Given exercise:
The entries below are to be written out again without alteration.

Exercise input:
────
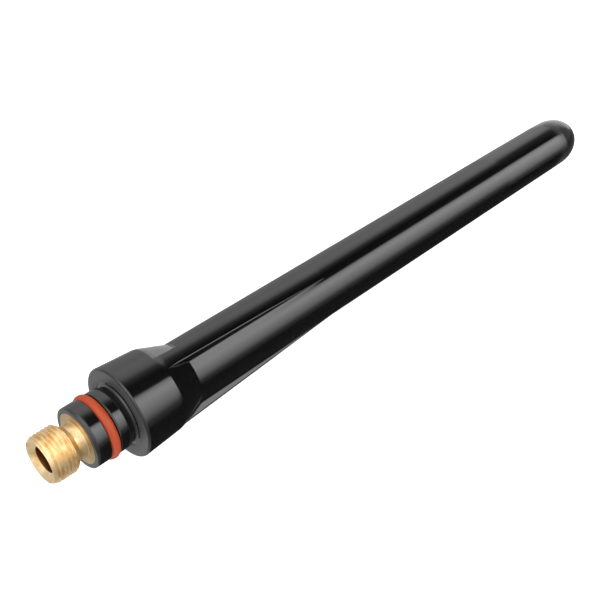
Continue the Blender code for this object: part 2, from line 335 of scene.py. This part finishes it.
def moulding_outline():
    groove_back = GROOVE_CENTRE + GROOVE_HALF_WIDTH
    groove_front = GROOVE_CENTRE - GROOVE_HALF_WIDTH
    points = dome_points(DOME_CENTRE, DOME_LENGTH, DOME_RADIUS, 0.0, 90.0, 24)
    stretches = ((DOME_CENTRE, RUN_OUT_BACK, 15), (RUN_OUT_BACK, RUN_OUT_FRONT, 45))
    for start, end, edges in stretches:
        for x in np.linspace(start, end, edges + 1)[1:]:
            points.append((x, tube_radius(x)))
    corners = [
        points[-1],
        (SHOULDER_END, TUBE_RADIUS, SHOULDER_FILLET, 6),
        (COLLAR_LENGTH, COLLAR_REAR_RADIUS, SHOULDER_ROUND, 12),
        (0.0, COLLAR_RADIUS, COLLAR_EDGE_ROUND, 8),
        (0.0, RECESS_RADIUS, 0.06, 2),
        (RECESS_DEPTH, RECESS_RADIUS),
        (RECESS_DEPTH, ROOT_RADIUS, ROOT_FILLET, 8),
        (-ROOT_LENGTH, ROOT_RADIUS, ROOT_ROUND, 6),
        (-ROOT_LENGTH, NECK_RADIUS, 0.1, 3),
        (groove_back, NECK_RADIUS, 0.08, 3),
        (groove_back, GROOVE_FLOOR_RADIUS),
        (groove_front, GROOVE_FLOOR_RADIUS),
        (groove_front, NECK_RADIUS, 0.08, 3),
        (NECK_FACE, NECK_RADIUS, FACE_EDGE_ROUND, 6),
        (NECK_FACE, FLANGE_RADIUS + TIGHT),
        (FLANGE_BACK + TIGHT, FLANGE_RADIUS + TIGHT),
        (FLANGE_BACK + TIGHT, SHANK_RADIUS + TIGHT),
        (ANCHOR_START - TIGHT, SHANK_RADIUS + TIGHT),
        (ANCHOR_START - TIGHT, ANCHOR_RADIUS + TIGHT),
        (ANCHOR_END + TIGHT, ANCHOR_RADIUS + TIGHT),
        (ANCHOR_END + TIGHT, SHANK_RADIUS + TIGHT),
        (STEM_END + STEM_GAP, SHANK_RADIUS + TIGHT),
        (STEM_END + STEM_GAP, BORE_START_RADIUS),
        (BORE_DOME_CENTRE, BORE_DOME_RADIUS),
    ]
    points = points[:-1] + profile(corners, split_length)
    return points[:-1] + dome_points(
        BORE_DOME_CENTRE, BORE_DOME_RADIUS, BORE_DOME_RADIUS, 90.0, 0.0, 8
    )


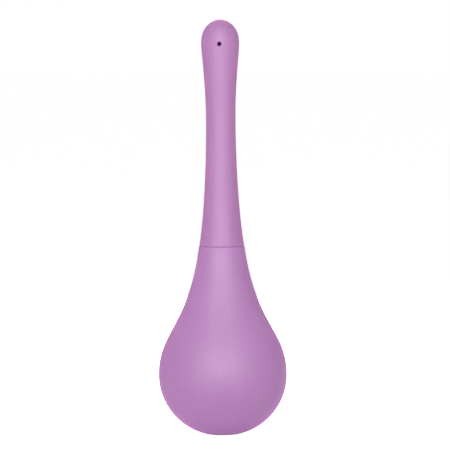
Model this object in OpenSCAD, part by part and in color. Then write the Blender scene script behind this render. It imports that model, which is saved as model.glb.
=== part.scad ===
// Enema bulb: a soft squeeze bulb with a nozzle that screws into its neck.
// Millimetres, +Z up. The origin is the centre of the bulb's flat foot.

/* [Bulb] */
// Length of the bulb from its foot to the joint with the nozzle
bulb_len = 113.5; // [100:0.1:130]
// Radius of the bulb at its widest ring, the belly
belly_r = 38.5; // [32:0.5:44]
// Height of the belly above the foot
belly_h = 36.4; // [32:0.1:42]
// Radius of the flat foot
foot_r = 4.5; // [3:0.5:8]
// Share of the way from the foot to the belly's side that pulls the bottom flat
foot_pull = 0.46; // [0.35:0.01:0.55]
// Share of the belly's height that pulls the side upright below the belly
under_pull = 0.6; // [0.5:0.01:0.65]
// Thickness of the bulb's wall
bulb_wall = 3; // [2:0.1:4]
// Thickness of the bulb's floor above the foot
floor_wall = 4; // [3:0.1:6]
// Radius of the bulb's neck at the joint
neck_r = 13.8; // [13.2:0.1:15.5]
// Slope of the neck at the joint, in degrees from upright
neck_slope = 7.7; // [4:0.1:11]
// Share of the shoulder's height that pulls it upright above the belly
belly_pull = 0.34; // [0.25:0.01:0.4]
// Share of the shoulder's height that pulls it along the neck's slope
neck_pull = 0.62; // [0.45:0.01:0.7]

/* [Nozzle] */
// Length of the nozzle from the joint to its tip
nozzle_len = 135.9; // [110:0.1:160]
// How far the edge of the nozzle's skirt lies inside the neck's edge at the joint
skirt_step = 0.3; // [0:0.1:0.8]
// Slope of the skirt at the joint, in degrees from upright
skirt_slope = 9; // [5:0.5:12]
// Share of the skirt's height that pulls it along its slope
skirt_pull = 0.36; // [0.25:0.01:0.45]
// Radius of the waist, the nozzle's thinnest ring
waist_r = 8.9; // [8:0.1:10.5]
// Share of the skirt's height that pulls it upright below the waist
waist_pull = 0.13; // [0.05:0.01:0.3]
// Radius of the club, the nozzle's widest ring near its tip
club_r = 11.45; // [10:0.05:13]
// Height of the club above the waist
club_h = 46; // [35:0.5:55]
// Share of the club's height that pulls it upright above the waist
club_low_pull = 0.49; // [0.35:0.01:0.6]
// Share of the club's height that pulls it upright below the club
club_top_pull = 0.13; // [0.05:0.01:0.3]
// Length of the rounded cap above the club
cap_len = 14; // [11:0.5:18]
// Share of the cap's length that pulls it upright above the club
cap_pull = 0.69; // [0.5:0.01:0.8]
// Share of the club's radius that pulls the tip flat
tip_pull = 0.45; // [0.35:0.01:0.6]
// Wall of the nozzle from the skirt to the waist
nozzle_wall = 2.7; // [2.2:0.1:3.6]
// Thickness of the tip above the channel
tip_wall = 5; // [3:0.1:7]

/* [Outlets] */
// Number of outlets round the club
outlet_count = 3; // [1:1:6]
// Radius of an outlet
outlet_r = 1.35; // [0.8:0.05:1.6]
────
Result of this exercise:
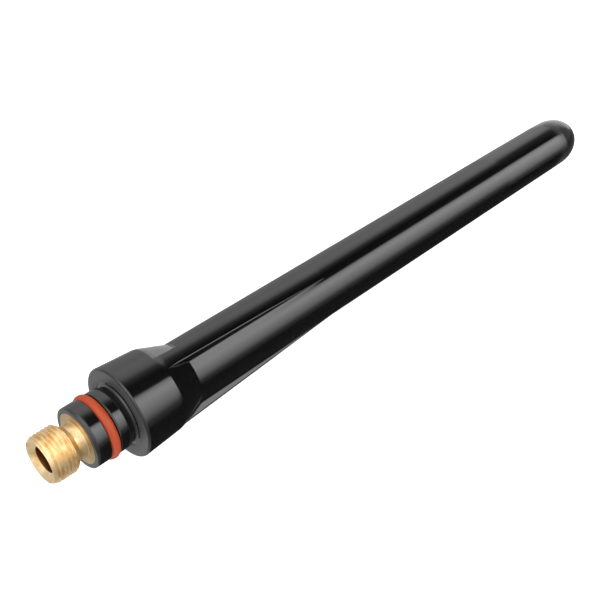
Continue the Blender code for this object: part 2, from line 335 of scene.py. This part finishes it.
def moulding_outline():
    groove_back = GROOVE_CENTRE + GROOVE_HALF_WIDTH
    groove_front = GROOVE_CENTRE - GROOVE_HALF_WIDTH
    points = dome_points(DOME_CENTRE, DOME_LENGTH, DOME_RADIUS, 0.0, 90.0, 24)
    stretches = ((DOME_CENTRE, RUN_OUT_BACK, 15), (RUN_OUT_BACK, RUN_OUT_FRONT, 45))
    for start, end, edges in stretches:
        for x in np.linspace(start, end, edges + 1)[1:]:
            points.append((x, tube_radius(x)))
    corners = [
        points[-1],
        (SHOULDER_END, TUBE_RADIUS, SHOULDER_FILLET, 6),
        (COLLAR_LENGTH, COLLAR_REAR_RADIUS, SHOULDER_ROUND, 12),
        (0.0, COLLAR_RADIUS, COLLAR_EDGE_ROUND, 8),
        (0.0, RECESS_RADIUS, 0.06, 2),
        (RECESS_DEPTH, RECESS_RADIUS),
        (RECESS_DEPTH, ROOT_RADIUS, ROOT_FILLET, 8),
        (-ROOT_LENGTH, ROOT_RADIUS, ROOT_ROUND, 6),
        (-ROOT_LENGTH, NECK_RADIUS, 0.1, 3),
        (groove_back, NECK_RADIUS, 0.08, 3),
        (groove_back, GROOVE_FLOOR_RADIUS),
        (groove_front, GROOVE_FLOOR_RADIUS),
        (groove_front, NECK_RADIUS, 0.08, 3),
        (NECK_FACE, NECK_RADIUS, FACE_EDGE_ROUND, 6),
        (NECK_FACE, FLANGE_RADIUS + TIGHT),
        (FLANGE_BACK + TIGHT, FLANGE_RADIUS + TIGHT),
        (FLANGE_BACK + TIGHT, SHANK_RADIUS + TIGHT),
        (ANCHOR_START - TIGHT, SHANK_RADIUS + TIGHT),
        (ANCHOR_START - TIGHT, ANCHOR_RADIUS + TIGHT),
        (ANCHOR_END + TIGHT, ANCHOR_RADIUS + TIGHT),
        (ANCHOR_END + TIGHT, SHANK_RADIUS + TIGHT),
        (STEM_END + STEM_GAP, SHANK_RADIUS + TIGHT),
        (STEM_END + STEM_GAP, BORE_START_RADIUS),
        (BORE_DOME_CENTRE, BORE_DOME_RADIUS),
    ]
    points = points[:-1] + profile(corners, split_length)
    return points[:-1] + dome_points(
        BORE_DOME_CENTRE, BORE_DOME_RADIUS, BORE_DOME_RADIUS, 90.0, 0.0, 8
    )


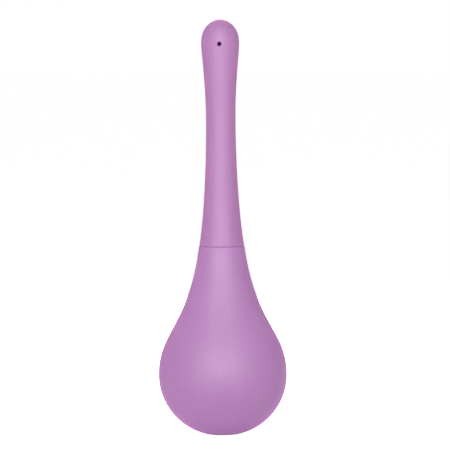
Model this object in OpenSCAD, part by part and in color. Then write the Blender scene script behind this render. It imports that model, which is saved as model.glb.
=== part.scad ===
// Enema bulb: a soft squeeze bulb with a nozzle that screws into its neck.
// Millimetres, +Z up. The origin is the centre of the bulb's flat foot.

/* [Bulb] */
// Length of the bulb from its foot to the joint with the nozzle
bulb_len = 113.5; // [100:0.1:130]
// Radius of the bulb at its widest ring, the belly
belly_r = 38.5; // [32:0.5:44]
// Height of the belly above the foot
belly_h = 36.4; // [32:0.1:42]
// Radius of the flat foot
foot_r = 4.5; // [3:0.5:8]
// Share of the way from the foot to the belly's side that pulls the bottom flat
foot_pull = 0.46; // [0.35:0.01:0.55]
// Share of the belly's height that pulls the side upright below the belly
under_pull = 0.6; // [0.5:0.01:0.65]
// Thickness of the bulb's wall
bulb_wall = 3; // [2:0.1:4]
// Thickness of the bulb's floor above the foot
floor_wall = 4; // [3:0.1:6]
// Radius of the bulb's neck at the joint
neck_r = 13.8; // [13.2:0.1:15.5]
// Slope of the neck at the joint, in degrees from upright
neck_slope = 7.7; // [4:0.1:11]
// Share of the shoulder's height that pulls it upright above the belly
belly_pull = 0.34; // [0.25:0.01:0.4]
// Share of the shoulder's height that pulls it along the neck's slope
neck_pull = 0.62; // [0.45:0.01:0.7]

/* [Nozzle] */
// Length of the nozzle from the joint to its tip
nozzle_len = 135.9; // [110:0.1:160]
// How far the edge of the nozzle's skirt lies inside the neck's edge at the joint
skirt_step = 0.3; // [0:0.1:0.8]
// Slope of the skirt at the joint, in degrees from upright
skirt_slope = 9; // [5:0.5:12]
// Share of the skirt's height that pulls it along its slope
skirt_pull = 0.36; // [0.25:0.01:0.45]
// Radius of the waist, the nozzle's thinnest ring
waist_r = 8.9; // [8:0.1:10.5]
// Share of the skirt's height that pulls it upright below the waist
waist_pull = 0.13; // [0.05:0.01:0.3]
// Radius of the club, the nozzle's widest ring near its tip
club_r = 11.45; // [10:0.05:13]
// Height of the club above the waist
club_h = 46; // [35:0.5:55]
// Share of the club's height that pulls it upright above the waist
club_low_pull = 0.49; // [0.35:0.01:0.6]
// Share of the club's height that pulls it upright below the club
club_top_pull = 0.13; // [0.05:0.01:0.3]
// Length of the rounded cap above the club
cap_len = 14; // [11:0.5:18]
// Share of the cap's length that pulls it upright above the club
cap_pull = 0.69; // [0.5:0.01:0.8]
// Share of the club's radius that pulls the tip flat
tip_pull = 0.45; // [0.35:0.01:0.6]
// Wall of the nozzle from the skirt to the waist
nozzle_wall = 2.7; // [2.2:0.1:3.6]
// Thickness of the tip above the channel
tip_wall = 5; // [3:0.1:7]

/* [Outlets] */
// Number of outlets round the club
outlet_count = 3; // [1:1:6]
// Radius of an outlet
outlet_r = 1.35; // [0.8:0.05:1.6]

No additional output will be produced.